▶ **The request**:
The data below holds the lines to copy: everything from the line containing "tack_length, centre, ACROSS_ARM)" to the line containing "bpy.context.scene.collection.objects.link(empty)", both ends included, set down exactly.

▶ **Given material**:

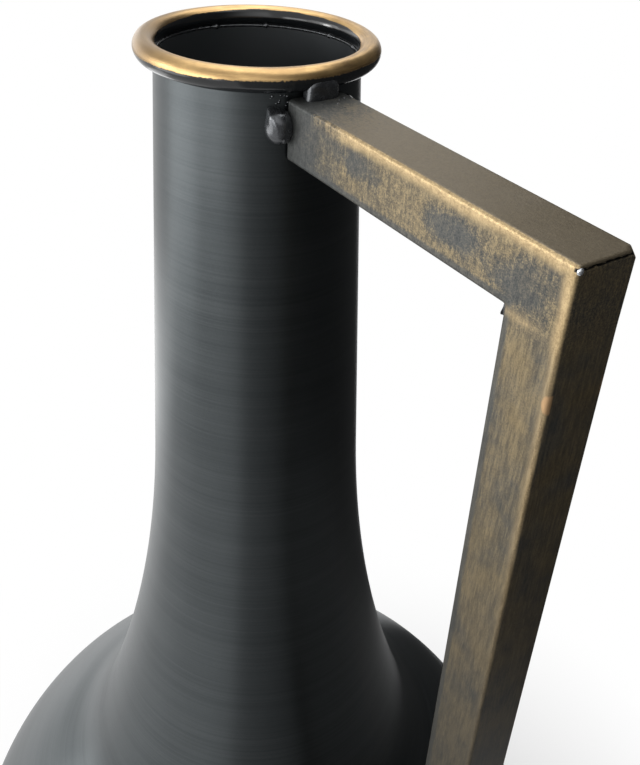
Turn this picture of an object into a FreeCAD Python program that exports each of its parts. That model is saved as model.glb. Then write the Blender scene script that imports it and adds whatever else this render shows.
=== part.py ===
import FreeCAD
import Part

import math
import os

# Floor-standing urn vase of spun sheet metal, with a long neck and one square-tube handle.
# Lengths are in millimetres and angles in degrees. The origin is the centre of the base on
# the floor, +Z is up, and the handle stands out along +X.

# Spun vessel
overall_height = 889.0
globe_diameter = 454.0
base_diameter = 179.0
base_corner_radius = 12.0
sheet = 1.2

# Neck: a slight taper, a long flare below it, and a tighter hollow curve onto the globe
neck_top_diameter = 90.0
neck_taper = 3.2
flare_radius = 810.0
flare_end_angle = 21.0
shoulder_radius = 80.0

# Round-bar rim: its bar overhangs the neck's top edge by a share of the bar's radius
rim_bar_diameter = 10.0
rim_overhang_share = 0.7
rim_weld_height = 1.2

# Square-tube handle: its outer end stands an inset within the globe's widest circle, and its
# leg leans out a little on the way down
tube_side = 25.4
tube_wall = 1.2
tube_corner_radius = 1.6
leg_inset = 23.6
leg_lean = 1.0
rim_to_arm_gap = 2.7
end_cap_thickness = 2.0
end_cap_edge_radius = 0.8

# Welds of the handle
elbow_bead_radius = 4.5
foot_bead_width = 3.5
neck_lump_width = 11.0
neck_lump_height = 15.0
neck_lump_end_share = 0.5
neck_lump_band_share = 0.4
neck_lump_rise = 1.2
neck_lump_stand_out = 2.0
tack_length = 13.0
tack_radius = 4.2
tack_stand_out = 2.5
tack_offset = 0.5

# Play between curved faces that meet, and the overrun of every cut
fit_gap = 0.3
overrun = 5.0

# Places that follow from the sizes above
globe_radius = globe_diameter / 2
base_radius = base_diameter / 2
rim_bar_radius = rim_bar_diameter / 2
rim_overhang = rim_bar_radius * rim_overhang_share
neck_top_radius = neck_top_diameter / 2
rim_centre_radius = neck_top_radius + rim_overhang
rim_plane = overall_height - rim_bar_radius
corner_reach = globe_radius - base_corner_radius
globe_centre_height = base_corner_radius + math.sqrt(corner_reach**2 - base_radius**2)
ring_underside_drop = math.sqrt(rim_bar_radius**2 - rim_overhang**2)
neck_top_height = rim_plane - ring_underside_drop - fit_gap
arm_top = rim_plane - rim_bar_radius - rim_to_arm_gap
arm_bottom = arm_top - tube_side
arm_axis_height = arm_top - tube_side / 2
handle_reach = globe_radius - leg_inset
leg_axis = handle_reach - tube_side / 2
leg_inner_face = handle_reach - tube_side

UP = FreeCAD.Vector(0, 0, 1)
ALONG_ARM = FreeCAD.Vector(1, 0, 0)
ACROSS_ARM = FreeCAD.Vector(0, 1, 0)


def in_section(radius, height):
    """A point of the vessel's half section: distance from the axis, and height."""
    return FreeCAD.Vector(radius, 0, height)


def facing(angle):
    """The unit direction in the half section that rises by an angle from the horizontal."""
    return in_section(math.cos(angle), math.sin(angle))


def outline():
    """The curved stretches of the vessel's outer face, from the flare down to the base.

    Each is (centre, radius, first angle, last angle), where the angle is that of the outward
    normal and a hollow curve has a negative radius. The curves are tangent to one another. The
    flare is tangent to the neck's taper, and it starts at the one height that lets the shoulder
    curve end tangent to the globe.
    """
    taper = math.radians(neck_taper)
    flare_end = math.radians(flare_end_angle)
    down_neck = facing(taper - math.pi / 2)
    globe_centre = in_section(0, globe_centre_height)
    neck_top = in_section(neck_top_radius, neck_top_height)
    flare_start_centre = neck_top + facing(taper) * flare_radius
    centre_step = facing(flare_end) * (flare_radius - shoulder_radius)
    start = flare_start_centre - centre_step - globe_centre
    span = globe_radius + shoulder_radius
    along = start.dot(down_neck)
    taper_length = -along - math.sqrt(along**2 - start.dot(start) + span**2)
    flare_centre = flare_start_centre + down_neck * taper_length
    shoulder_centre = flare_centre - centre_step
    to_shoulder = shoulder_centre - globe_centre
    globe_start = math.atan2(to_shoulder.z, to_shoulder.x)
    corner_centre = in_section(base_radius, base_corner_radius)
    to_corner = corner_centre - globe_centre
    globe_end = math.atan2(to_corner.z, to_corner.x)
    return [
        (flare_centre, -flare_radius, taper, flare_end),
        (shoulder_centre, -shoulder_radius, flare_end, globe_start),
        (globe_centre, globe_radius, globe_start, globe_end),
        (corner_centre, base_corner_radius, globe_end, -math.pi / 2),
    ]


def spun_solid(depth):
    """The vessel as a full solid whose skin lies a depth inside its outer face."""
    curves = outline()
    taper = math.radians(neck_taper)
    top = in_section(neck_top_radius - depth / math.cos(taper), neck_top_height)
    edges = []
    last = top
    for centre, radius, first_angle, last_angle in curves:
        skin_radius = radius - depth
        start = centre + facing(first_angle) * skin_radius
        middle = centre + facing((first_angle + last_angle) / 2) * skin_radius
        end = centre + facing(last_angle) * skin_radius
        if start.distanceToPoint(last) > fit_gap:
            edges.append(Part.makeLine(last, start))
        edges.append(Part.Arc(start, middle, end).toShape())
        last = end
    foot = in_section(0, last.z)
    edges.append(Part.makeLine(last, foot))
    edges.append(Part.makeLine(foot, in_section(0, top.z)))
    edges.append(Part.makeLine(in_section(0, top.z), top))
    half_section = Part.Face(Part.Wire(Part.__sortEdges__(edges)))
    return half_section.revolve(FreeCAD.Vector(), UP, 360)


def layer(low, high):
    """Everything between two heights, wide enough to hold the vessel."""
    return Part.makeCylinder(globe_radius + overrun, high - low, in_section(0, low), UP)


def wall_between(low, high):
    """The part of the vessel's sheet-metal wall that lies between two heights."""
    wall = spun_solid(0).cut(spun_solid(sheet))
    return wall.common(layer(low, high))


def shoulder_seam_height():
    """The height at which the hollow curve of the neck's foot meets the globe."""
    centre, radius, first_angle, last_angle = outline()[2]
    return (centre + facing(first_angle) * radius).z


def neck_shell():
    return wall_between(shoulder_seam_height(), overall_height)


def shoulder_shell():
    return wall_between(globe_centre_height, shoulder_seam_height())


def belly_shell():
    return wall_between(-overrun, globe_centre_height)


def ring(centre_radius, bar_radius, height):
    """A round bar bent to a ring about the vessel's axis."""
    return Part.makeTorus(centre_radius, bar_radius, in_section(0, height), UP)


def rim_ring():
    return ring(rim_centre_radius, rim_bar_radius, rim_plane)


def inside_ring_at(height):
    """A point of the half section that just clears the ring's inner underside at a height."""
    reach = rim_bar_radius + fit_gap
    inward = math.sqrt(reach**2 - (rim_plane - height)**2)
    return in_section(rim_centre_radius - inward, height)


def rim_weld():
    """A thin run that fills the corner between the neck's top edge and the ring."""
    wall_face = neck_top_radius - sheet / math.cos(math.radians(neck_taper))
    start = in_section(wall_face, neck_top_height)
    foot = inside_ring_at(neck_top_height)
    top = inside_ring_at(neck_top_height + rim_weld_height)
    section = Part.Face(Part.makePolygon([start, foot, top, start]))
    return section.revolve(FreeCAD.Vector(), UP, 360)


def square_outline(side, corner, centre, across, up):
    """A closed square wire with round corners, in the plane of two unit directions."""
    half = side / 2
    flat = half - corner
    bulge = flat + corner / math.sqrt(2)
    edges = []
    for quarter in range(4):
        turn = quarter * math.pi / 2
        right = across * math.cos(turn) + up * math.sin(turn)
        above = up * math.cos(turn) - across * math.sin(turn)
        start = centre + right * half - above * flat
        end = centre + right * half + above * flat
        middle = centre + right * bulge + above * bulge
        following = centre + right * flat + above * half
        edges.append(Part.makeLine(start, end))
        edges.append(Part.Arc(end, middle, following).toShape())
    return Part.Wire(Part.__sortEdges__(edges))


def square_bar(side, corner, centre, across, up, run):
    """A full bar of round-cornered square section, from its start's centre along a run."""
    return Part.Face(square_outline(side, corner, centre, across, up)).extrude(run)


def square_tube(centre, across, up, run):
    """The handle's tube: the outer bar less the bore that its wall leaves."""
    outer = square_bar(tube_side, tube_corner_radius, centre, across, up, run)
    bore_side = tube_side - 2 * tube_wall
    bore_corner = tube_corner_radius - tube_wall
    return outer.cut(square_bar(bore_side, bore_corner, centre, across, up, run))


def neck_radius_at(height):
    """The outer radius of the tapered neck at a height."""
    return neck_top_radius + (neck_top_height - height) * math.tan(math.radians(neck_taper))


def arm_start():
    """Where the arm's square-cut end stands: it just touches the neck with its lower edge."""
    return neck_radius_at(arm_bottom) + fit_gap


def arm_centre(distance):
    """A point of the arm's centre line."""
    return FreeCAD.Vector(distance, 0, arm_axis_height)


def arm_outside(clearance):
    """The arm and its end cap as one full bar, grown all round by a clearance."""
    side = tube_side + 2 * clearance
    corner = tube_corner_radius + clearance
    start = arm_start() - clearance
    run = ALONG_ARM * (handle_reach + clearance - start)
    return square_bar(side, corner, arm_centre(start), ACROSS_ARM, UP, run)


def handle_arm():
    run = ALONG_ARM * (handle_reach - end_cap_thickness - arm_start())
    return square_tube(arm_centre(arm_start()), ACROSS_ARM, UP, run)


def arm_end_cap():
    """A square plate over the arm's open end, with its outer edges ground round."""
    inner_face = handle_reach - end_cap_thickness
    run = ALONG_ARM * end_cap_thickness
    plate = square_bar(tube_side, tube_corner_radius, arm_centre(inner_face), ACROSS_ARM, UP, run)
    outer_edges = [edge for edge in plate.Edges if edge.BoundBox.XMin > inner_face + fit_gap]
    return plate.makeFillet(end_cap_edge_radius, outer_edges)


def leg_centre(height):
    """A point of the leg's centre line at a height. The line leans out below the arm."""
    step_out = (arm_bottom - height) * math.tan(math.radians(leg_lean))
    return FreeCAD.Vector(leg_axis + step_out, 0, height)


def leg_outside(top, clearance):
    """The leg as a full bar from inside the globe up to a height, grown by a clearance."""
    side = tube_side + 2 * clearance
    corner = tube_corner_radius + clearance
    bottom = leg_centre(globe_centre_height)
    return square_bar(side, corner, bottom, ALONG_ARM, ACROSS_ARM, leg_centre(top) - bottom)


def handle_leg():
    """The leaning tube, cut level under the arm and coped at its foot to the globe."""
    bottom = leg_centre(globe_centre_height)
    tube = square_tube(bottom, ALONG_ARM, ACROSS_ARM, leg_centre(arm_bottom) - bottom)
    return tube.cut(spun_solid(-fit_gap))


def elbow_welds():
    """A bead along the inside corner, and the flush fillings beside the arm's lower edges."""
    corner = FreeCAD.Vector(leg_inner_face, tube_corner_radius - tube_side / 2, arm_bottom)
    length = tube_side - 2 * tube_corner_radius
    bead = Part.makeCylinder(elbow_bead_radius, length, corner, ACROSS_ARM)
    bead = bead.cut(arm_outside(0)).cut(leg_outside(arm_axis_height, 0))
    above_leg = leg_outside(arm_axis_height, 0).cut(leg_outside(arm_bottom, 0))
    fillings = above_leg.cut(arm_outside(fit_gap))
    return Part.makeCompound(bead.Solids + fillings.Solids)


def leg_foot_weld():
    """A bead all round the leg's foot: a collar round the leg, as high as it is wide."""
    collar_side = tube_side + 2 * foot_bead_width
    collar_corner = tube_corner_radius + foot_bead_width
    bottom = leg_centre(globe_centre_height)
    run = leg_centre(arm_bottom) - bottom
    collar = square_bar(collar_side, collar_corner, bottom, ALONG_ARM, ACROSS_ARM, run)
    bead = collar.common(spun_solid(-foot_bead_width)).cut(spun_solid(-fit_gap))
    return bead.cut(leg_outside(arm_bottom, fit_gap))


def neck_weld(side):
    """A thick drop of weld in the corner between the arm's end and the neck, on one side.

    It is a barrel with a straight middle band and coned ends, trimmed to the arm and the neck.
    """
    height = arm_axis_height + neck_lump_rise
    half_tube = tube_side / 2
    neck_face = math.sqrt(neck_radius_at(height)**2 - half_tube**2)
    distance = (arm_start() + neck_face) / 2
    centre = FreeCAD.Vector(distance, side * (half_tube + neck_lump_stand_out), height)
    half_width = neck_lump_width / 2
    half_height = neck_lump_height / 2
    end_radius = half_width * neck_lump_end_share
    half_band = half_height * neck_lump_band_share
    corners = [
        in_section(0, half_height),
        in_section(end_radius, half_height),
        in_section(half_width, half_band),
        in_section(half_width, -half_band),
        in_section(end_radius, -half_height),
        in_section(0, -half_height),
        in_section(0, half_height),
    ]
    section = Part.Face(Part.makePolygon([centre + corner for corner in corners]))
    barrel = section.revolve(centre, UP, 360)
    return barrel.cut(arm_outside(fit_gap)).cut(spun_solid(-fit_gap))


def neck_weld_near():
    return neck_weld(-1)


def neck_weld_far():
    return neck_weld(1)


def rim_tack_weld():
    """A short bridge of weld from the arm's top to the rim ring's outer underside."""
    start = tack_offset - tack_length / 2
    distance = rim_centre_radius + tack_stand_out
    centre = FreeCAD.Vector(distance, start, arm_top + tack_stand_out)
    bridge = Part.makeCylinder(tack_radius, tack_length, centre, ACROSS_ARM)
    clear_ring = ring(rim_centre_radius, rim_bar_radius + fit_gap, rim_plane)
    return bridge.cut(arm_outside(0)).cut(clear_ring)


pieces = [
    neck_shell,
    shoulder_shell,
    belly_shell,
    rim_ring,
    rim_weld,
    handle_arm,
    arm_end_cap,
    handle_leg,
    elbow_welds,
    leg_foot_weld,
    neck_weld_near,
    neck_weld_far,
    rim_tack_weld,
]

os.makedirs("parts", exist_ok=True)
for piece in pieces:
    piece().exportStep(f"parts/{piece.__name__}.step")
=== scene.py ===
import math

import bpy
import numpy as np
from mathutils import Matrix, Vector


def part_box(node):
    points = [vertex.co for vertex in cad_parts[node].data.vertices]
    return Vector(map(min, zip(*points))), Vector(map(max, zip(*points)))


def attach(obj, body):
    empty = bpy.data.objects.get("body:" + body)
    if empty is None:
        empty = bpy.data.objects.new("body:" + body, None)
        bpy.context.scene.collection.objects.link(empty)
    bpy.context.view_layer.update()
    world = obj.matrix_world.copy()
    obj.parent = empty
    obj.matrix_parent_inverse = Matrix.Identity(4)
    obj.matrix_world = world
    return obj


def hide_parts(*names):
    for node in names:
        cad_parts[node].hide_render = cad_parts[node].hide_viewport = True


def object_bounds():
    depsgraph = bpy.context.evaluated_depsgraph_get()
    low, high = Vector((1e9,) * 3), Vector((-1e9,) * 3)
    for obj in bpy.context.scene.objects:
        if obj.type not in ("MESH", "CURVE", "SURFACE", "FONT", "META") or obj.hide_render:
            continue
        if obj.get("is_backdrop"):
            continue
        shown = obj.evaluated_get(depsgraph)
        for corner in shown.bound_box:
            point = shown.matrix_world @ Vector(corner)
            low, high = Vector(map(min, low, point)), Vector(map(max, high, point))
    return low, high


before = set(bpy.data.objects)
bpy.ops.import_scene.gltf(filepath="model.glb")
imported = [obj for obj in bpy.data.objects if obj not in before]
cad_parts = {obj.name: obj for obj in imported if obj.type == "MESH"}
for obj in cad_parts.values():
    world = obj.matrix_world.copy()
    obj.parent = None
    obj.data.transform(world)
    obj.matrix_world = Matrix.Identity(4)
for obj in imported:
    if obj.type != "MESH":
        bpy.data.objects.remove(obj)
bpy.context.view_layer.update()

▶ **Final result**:
    bridge = Part.makeCylinder(tack_radius, tack_length, centre, ACROSS_ARM)
    clear_ring = ring(rim_centre_radius, rim_bar_radius + fit_gap, rim_plane)
    return bridge.cut(arm_outside(0)).cut(clear_ring)


pieces = [
    neck_shell,
    shoulder_shell,
    belly_shell,
    rim_ring,
    rim_weld,
    handle_arm,
    arm_end_cap,
    handle_leg,
    elbow_welds,
    leg_foot_weld,
    neck_weld_near,
    neck_weld_far,
    rim_tack_weld,
]

os.makedirs("parts", exist_ok=True)
for piece in pieces:
    piece().exportStep(f"parts/{piece.__name__}.step")
=== scene.py ===
import math

import bpy
import numpy as np
from mathutils import Matrix, Vector


def part_box(node):
    points = [vertex.co for vertex in cad_parts[node].data.vertices]
    return Vector(map(min, zip(*points))), Vector(map(max, zip(*points)))


def attach(obj, body):
    empty = bpy.data.objects.get("body:" + body)
    if empty is None:
        empty = bpy.data.objects.new("body:" + body, None)
        bpy.context.scene.collection.objects.link(empty)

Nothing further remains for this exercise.